Tuesday, December 18, 2012

8 Point Plan to Solve The Fiscal Cliff Crisis

STEP ONE: Eliminate school breakfast and lunch programs, Medicaid, the Consumer Product Safety Commission, the Environmental Protection Agency, Medicare, PBS, New Mexico, elk, the Coast Guard, and all dams.
STEP TWO: Eliminate all nonessential public school programs entirely and offer only three courses: Corn Farming, Nuclear Weaponry, and Print Journalism.
STEP THREE: Eliminate federal prison system by converting U.S. territory of Guam into an unsupervised penal colony known as “The Gauntlet.”
STEP FOUR: Eliminate a randomly selected 8 percent of the nation’s total population, preferably teenagers or very young children from the Iowa or Minnesota regions.
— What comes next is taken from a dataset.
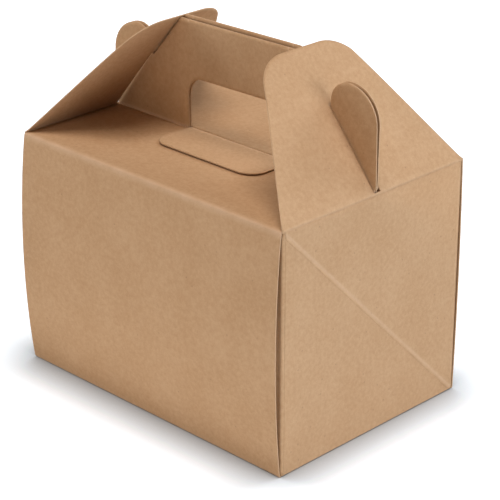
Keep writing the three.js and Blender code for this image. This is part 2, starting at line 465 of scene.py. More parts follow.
@dataclass(frozen=True)
class KraftBoard:
    """Uncoated brown kraft board: mottled pulp, fine fibres, a few dark specks, pale cut edges and pale
    creases, which are partly a painted highlight.

    A weight is how much a grain counts in the mottle, a share is how much of a colour is mixed in, a
    stretch scales a fibre's noise along each axis, and a range is where a pattern goes from 0 to 1.
    """

    name: str = "kraft_board"
    board: Colour = (0.545, 0.350, 0.199, 1.0)
    shade: Colour = (0.470, 0.286, 0.151, 1.0)
    light: Colour = (0.610, 0.413, 0.253, 1.0)
    # fold: the creases' pale colour, partly the board's own crease and partly a painted highlight along the
    # rounded folds
    fold: Colour = (0.700, 0.505, 0.350, 1.0)
    cut: Colour = (0.640, 0.450, 0.290, 1.0)
    speck: Colour = (0.200, 0.110, 0.055, 1.0)
    cloud_grain: Grain = Grain(38.0, 3.0)
    pulp_grain: Grain = Grain(420.0, 4.0, 0.65)
    fine_grain: Grain = Grain(2600.0, 2.0)
    fibre_grain: Grain = Grain(1500.0, 2.0, 0.5)
    speck_scale: float = 230.0
    cloud_weight: float = 0.45
    pulp_weight: float = 0.9
    fine_weight: float = 0.5
    plain_share: float = 0.22
    fibre_share: float = 0.22
    dark_fibre_share: float = 0.16
    speck_share: float = 0.35
    crease_highlight_share: float = 0.45
    crease_highlight_grain_share: float = 0.5
    cut_share: float = 0.8
    mottle_range: tuple[float, float] = (0.1, 0.9)
    fibre_range: tuple[float, float] = (0.60, 0.72)
    core_range: tuple[float, float] = (0.04, 0.16)
    pick_range: tuple[float, float] = (0.93, 0.97)
    along_stretch: Triple = (1.0, 0.22, 0.3)
    across_stretch: Triple = (0.2, 1.0, 0.9)
    dark_stretch: Triple = (0.35, 0.4, 1.0)
    roughness: float = 0.82
    roughness_range: float = 0.2
    gloss: float = 0.05
    relief: float = 0.35
    relief_height: float = 0.00004
    pulp_relief: float = 0.6
    fine_relief: float = 0.5

    def make(self) -> bpy.types.Material:
        """Builds the material.

        The pulp is noise of three sizes. Pale and dark fibres, specks, the folds' pale tone, which is
        partly a painted highlight, and cut edges are mixed over it in that order. The relief is the pulp's
        noise with the pale fibres.

        Returns:
            The material.
        """
        material = bpy.data.materials.new(self.name)
        graph = Graph(material)
        place = graph.value("ShaderNodeTexCoord", {}, {}, "Object")
        pulp = graph.noise(place, self.pulp_grain)
        fine = graph.noise(place, self.fine_grain)
        along = self.fibres(graph, place, self.along_stretch)
        pale = along.maximum(self.fibres(graph, place, self.across_stretch))
        dark = self.fibres(graph, place, self.dark_stretch)
        base = self.mottle(graph, place, pulp, fine)
        base = graph.blend(pale * self.fibre_share, base, self.light)
        base = graph.blend(dark * self.dark_fibre_share, base, self.shade)
        base = graph.blend(self.specks(graph, place) * self.speck_share, base, self.speck)
        # Pale crease with painted highlight: the crease attribute mixes in the fold colour.
        crease_highlight_share = graph.attribute("crease") * (self.crease_highlight_share + fine * self.crease_highlight_grain_share)
        base = graph.blend(crease_highlight_share, base, self.fold)
        base = graph.blend(graph.attribute("cut") * self.cut_share, base, self.cut)
        height = pulp * self.pulp_relief + fine * self.fine_relief + pale * self.fine_relief
        bump = {"Strength": self.relief, "Distance": self.relief_height, "Height": height}
        inputs = {
            "Base Color": base,
            "Roughness": self.roughness + (pulp - 0.5) * self.roughness_range,
            "Normal": graph.value("ShaderNodeBump", {}, bump, "Normal"),
            "Specular IOR Level": self.gloss,
        }
        shader = graph.value("ShaderNodeBsdfPrincipled", {}, inputs)
        graph.node("ShaderNodeOutputMaterial", {}, {"Surface": shader})
        return material

    def mottle(self, graph: Graph, place: Value, pulp: Value, fine: Value) -> Value:
        """The pulp's colour: shade to light by the weighted noises, with some of the plain board.

        Args:
            graph: The material's graph.
            place: Object coordinates.
            pulp: Noise of the pulp's clumps.
            fine: The finest noise.

        Returns:
            The colour.
        """
        cloud = graph.noise(place, self.cloud_grain)
        swing = (cloud - 0.5) * self.cloud_weight + (pulp - 0.5) * self.pulp_weight
        dark = (0.5 - (swing + (fine - 0.5) * self.fine_weight)).above(*self.mottle_range)
        return graph.blend(self.plain_share, graph.blend(dark, self.light, self.shade), self.board)

    def fibres(self, graph: Graph, place: Value, stretch: Triple) -> Value:
        """Thin streaks: the peaks of noise that is longer along one axis than along the others."""
        spread = graph.value("ShaderNodeMapping", {}, {"Vector": place, "Scale": stretch})
        return graph.noise(spread, self.fibre_grain).above(*self.fibre_range)

    def specks(self, graph: Graph, place: Value) -> Value:
        """Small dark flecks: the cores of the few cells whose own random colour is near its top.

        Args:
            graph: The material's graph.
            place: Object coordinates.

        Returns:
            One inside a fleck and 0 outside.
        """
        cells = graph.node("ShaderNodeTexVoronoi", {}, {"Vector": place, "Scale": self.speck_scale}).outputs
        core = 1 - Value(graph, cells["Distance"]).above(*self.core_range)
        pick = graph.value("ShaderNodeSeparateColor", {}, {"Color": cells["Color"]})
        return core * pick.above(*self.pick_range)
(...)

STEP FIVE: Raise taxes on single mothers to encourage them to work harder. The Onion has repeatedly called for a national referendum on how best to punish single mothers, and yet Congress has remained silent.
STEP SIX: Cut all foreign aid, with the sole exception of support for Bashar al-Assad and the Syrian government, as they need our help the most.
STEP SEVEN: Raise the cost of fishing licenses to $140,000.
STEP EIGHT: Increase special interest loopholes and tax deductions for The Onion.